Lenz Moser
is Austria’s wine
The wines from the Lenz Moser winery have always stood for uncompromising quality from Austria’s best wine-growing regions.
Then as now, Lenz Moser sets store in the combination of tradition and innovation and excellent collaboration with local wine-making families, who cultivate their vineyards with passion, experience and the supportive advice of the team headed by chief winemaker Ing. Michael Rethaller. A crucial factor is also the cultivation of our own vineyards at the Castle Winery of the Maltese Knight Order and the Klosterkeller Siegendorf winery. This allows the Lenz Moser oenologists to gain direct experience in optimum cultivation and subsequently to pass this on to the wine-growing families. The result is a diverse spectrum of outstanding premium wines at reasonable prices.
Creating great things together.
Lenz Moser works exclusively with traditional wine-growing families and local wine-growers’ cooperatives from the wine regions of Lower Austria and Burgenland. Around 3,000 carefully selected wine-growers benefit from the support provided by the experienced Lenz Moser oenologists.
Long-term collaboration with our partner wine-growers has been well-established for many decades and is based on strict quality guidelines. We place great emphasis on compliance with these guidelines. After all, to attain good quality, it all comes down to the grape production in the vineyard.
“The creation of wine is like cooking: the starting product, the grapes, have to be simply perfect. Processing them is then just the cherry on the cake.”
Ing. Michael Rethaller, chief winemaker
Image video | Weinkellerei Lenz Moser
Austrian diversity.
With a full assortment of Austrian wines, the Lenz Moser winery has become Austria’s most significant wine company and can – especially considering the name of the winery, which is steeped in tradition – undoubtedly be considered the number-one address for Austrian wines internationally.
The wine ranges from Lenz Moser:
- Lenz Moser Carpe Diem: exceptional top-notch wine of the very highest quality.

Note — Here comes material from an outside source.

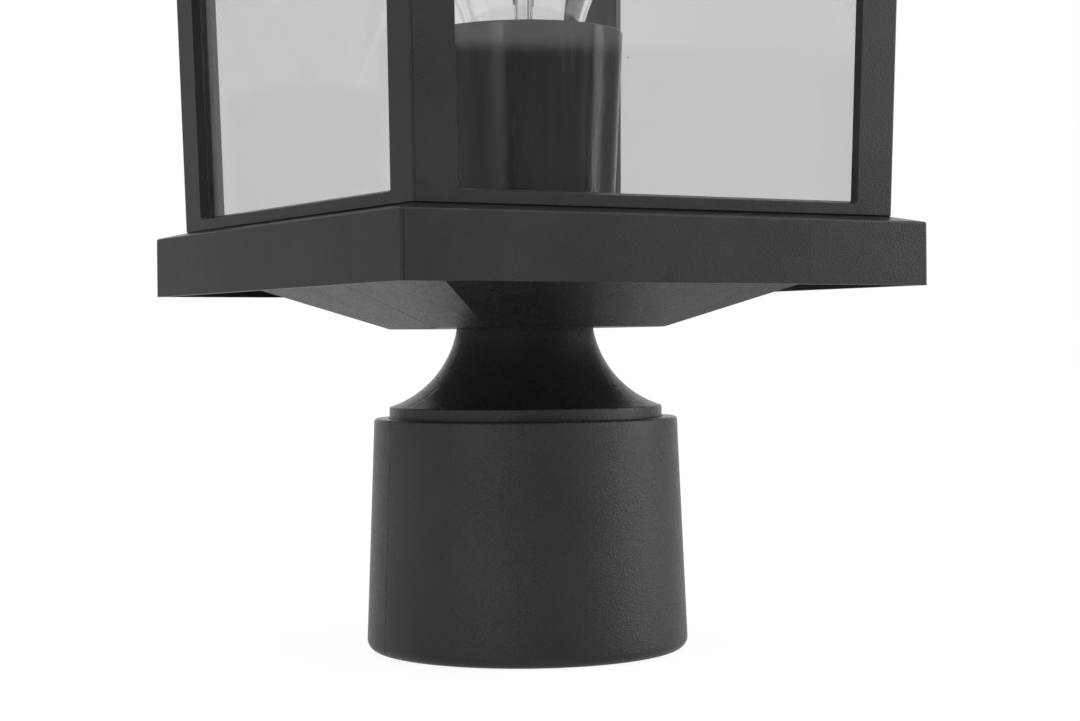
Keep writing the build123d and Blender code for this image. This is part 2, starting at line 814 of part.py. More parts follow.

- Lenz Moser Prestige: single-origin premium wine in a limited quantity for specialist and upscale food retail.
- Lenz Moser Selection: from the Grüner VeltlinerGrüner Veltliner ist eine Weißweinsorte, die hauptsächlic... More to the Blauer ZweigeltDer blaue Zweigelt ist eine Kreuzung aus Blaufränkisch &... More, the typical Austrian varieties from the best wine-growing regions for each variety.
- Wine brand Storch, which comprises Burgenland’s most important grape varieties.
- Burgenland wine brand Servus, which marries typical grape varieties to create white and red wine cuvées.
- The product portfolio also encompasses classics such as the Alter Knabe, Pfiffikus, Fête Rosé, the well-known brands of Herrenstein and Kellerknirps, and many more.
Premium wine estates.
As is well known, the quality of a wine starts in the vineyard. This is why Lenz Moser places particular emphasis on gaining experience in the optimum cultivation of vineyards in its two premium wine estates.
Schlossweingut Malteser-Ritter-Orden
Roughly 70 kilometres to the north west of Vienna, in a little valley by the name of “Mailberg Valley”, lies the Castle Winery of the Sovereign Maltese Knight Order in the wine-growing area of the Weinviertel. Lenz Moser has been cultivating 50 ha of vineyards there since 1969. The Mailberg soils produce expressive white wines, powerful red wines aged in barriques, as well as the outstanding cuvée Kommende Mailberg.
Find out more about the Schlossweingut Malteser-Ritter-Orden
Weingut Klosterkeller Siegendorf
The market town of Siegendorf, located 60 kilometres to the south of Vienna in the wine-growing area of Leithaberg, was first mentioned in 1254. Lenz Moser has been cultivating the 24 ha of vineyards there since 1988. The wine estate of Klosterkeller Siegendorf is especially known for its superb red wines, above all its flagship cuvée O’Dora.
Lenz Moser high culture.
Prof. Lenz Moser III. (1905 – 1987), who is regarded as an innovator of viniculture and the founder of the “Lenz Moser high culture” vine-training system, helped to write a part of wine history.
In 1928, he carried out his first attempts at high culture at his father’s (Laurenz Moser II.) operation in Rohrendorf. After taking over the business in 1929, he founded the wine-growing school of Lenz Moser and in 1935 began to plant out large areas of vineyard using this new style of vine training.
The greater growing space for the vine – 3 to 4 square metres – and the trunk height of 1.2 to 1.4 metres not only guarantee better light exposure and ventilation of the vines, but also offer economic advantages thanks to the possibility of mechanising the vineyard work and carrying out quality-focused cultivation.
Today, the Lenz Moser high culture style is used on 90% of Austria’s vineyards as well as in many wine-growing areas across Europe and overseas.